Dixon is president of Fort Smith-based Turn Key Construction, which was the construction manager at risk for the Peak Innovation Center project. She was elected to the school board in May 2022 and is serving her first term on the board. Prior to Dixon being elected to the board, the company informed the school district that Turn Key would no longer participate in any district projects.

There was lengthy discussion Wednesday on whether Dixon should recuse herself from discussion of a third-party investigation. Dixon did not recuse from the discussion on whether an investigation should take place. She repeatedly said she welcomed a third party investigation, and she wanted the investigator to have no ties to the district administration in order for a complete and inclusive investigation.

Some board members questioned if she should not recuse herself from that part of the discussion, as did administration and the district’s attorney, Marshall Ney. Deputy Superintendent Marty Mahan said if Dixon was going to be involved in the discussion, he felt all parties involved in the project, including the architect, engineers and others, should be involved.

Ney said Dixon using her position as a platform to question the administration’s complicity in the issues at Peak “makes it uncomfortable for the public to have faith in the process.” Ney then said Dixon and Turn Key had often expressed dissatisfaction with FSPS admin during the construction and was now using her position on the board to continue pushing that agenda.

In a Jan. 19, 2021, meeting Turn Key said that since the beginning of the project they have noted, and made known water migrating to the top of the slab and noted that it was water underneath the floor coming up because the floor slab did not have a vapor barrier.

”This condition should be addressed now as it is serious and may slow the project later if not remedied,” representatives of Turn Key said during the meeting.

Turn Key noted that early borings conducted by GTS for under slab investigation produced borings that were so saturated that soupy mud was extracted. Open trenches cut and excavated for sanitary sewer drain lines were producing enough water that they needed to be pumped daily.

“While a French drain along the north elevation may satisfy the immediate need for providing an alternate route for the groundwater to travel, this may not solve the water that exists under the raised slab areas in question. The grade beam exterior foundation walls are at least two feet below exterior grade and water may be driven by the presence of hydrostatic pressure from the hillside above,” Turn Key reps said during the meeting. “Whatever action is taken to alleviate the issues, Turn Key Construction recommends that the solution to remediate the water be considered and acted upon now before proceeding with the erection of metal stud walls and consider removing the existing concrete sealer if a topical solution is required or recommended.”
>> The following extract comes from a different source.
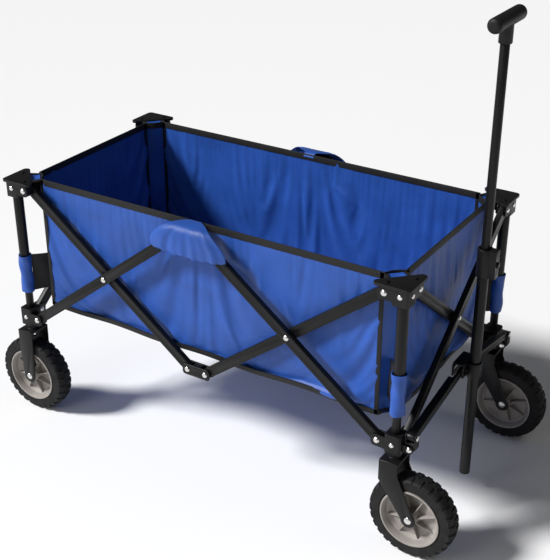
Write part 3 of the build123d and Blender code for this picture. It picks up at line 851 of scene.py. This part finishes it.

Danny Haynal, vice president of Turn Key Construction Management, said in a letter emailed to members of the Fort Smith Board of Education on June 7 that Turn Key “repeatedly raised the red flag” over water issue concerns with the building. They were told in a letter from the Friday Law Firm, written by Ney, that it was appropriate for the district to follow the advice of its design professionals, whose job it was to design and engineer a project. It was Turn Key’s job to construct it, the letter from the law firm said.

Turn Key on March 4, 2021 presented district officials with a letter stating they would have no liability or responsibility in the event that the proposed French drain system does not fully and finally resolve the moisture problem, Haynal said. Ney brought up that letter at Wednesday’s meeting, citing it as one reason Dixon should recuse from discussion of the investigation.

While Dixon participated in discussion of having a third-party investigation and the vote to have one, she recused herself from any discussion or decisions on the scope of the investigation, how it should be decided, who would be chosen to do it and what would be done with the report.

“What I have been saying is that I am fully, 100%, in favor of an investigation,” Dixon said.

The board agreed that the scope of the investigation should be to review documents concerning the project, look at what led to the failures that have been documented, interview all parties involved, prepare a report on failures, indicate the parties at fault and provide ultimate recommendations. Mahan asked that the investigation look at the entire project from start to present. The board agreed that would be prudent.

The board also agreed that Dalton Person, board president, would be the day-to-day contact for the investigation once a company is chosen but the district could advertise the request for qualifications to get applicants for the project. The board, minus Dixon, will chose the company to do the investigation.

“I think we need to cast as wide a net as possible (for RFQ submissions). Quite frankly, I don’t think any local company would want anything to do with this,” Person said.

Following the board decision, Haynal said Turn Key was happy with the decision made by the board to pursue a third party investigation regarding the flooding and money management of the Peak Innovation project.

“From the onset of Turn Key’s involvement with the project (June 2020) to the present, Turn Key feels that the districts representatives and the hired program representation of Hoar Program Management (HPM) out of Dallas were repeatedly informed by the design and construction teams of the limitations and issues with the site and were repeatedly told to continue on with the project due to the financial limitations of the district throughout the duration of the project,” Haynal said. “These financial decisions are now costing the Fort Smith taxpayers money due to the fact that extensive redesign is now having to be done on the project. Turn Key Construction agrees with a prior statement by the Board of Education stating that the board owes it to the taxpayers to investigate these issues to ensure that something like this does not happen again in the future.”

“In addition, Turn Key has never been reached out to regarding what information and/or assistance we would have been able to provide regarding the building of the Peak Innovation project,” Haynal said, noting that such an investigation could reveal mismanagement of tax-payer money by HOAR Program Management (HPM) of Dallas, the project manager for the district’s millage-related construction projects.

“The ultimate thing is to learn from (this) and be able to move on from this discussion,” said board member Matt Blaylock.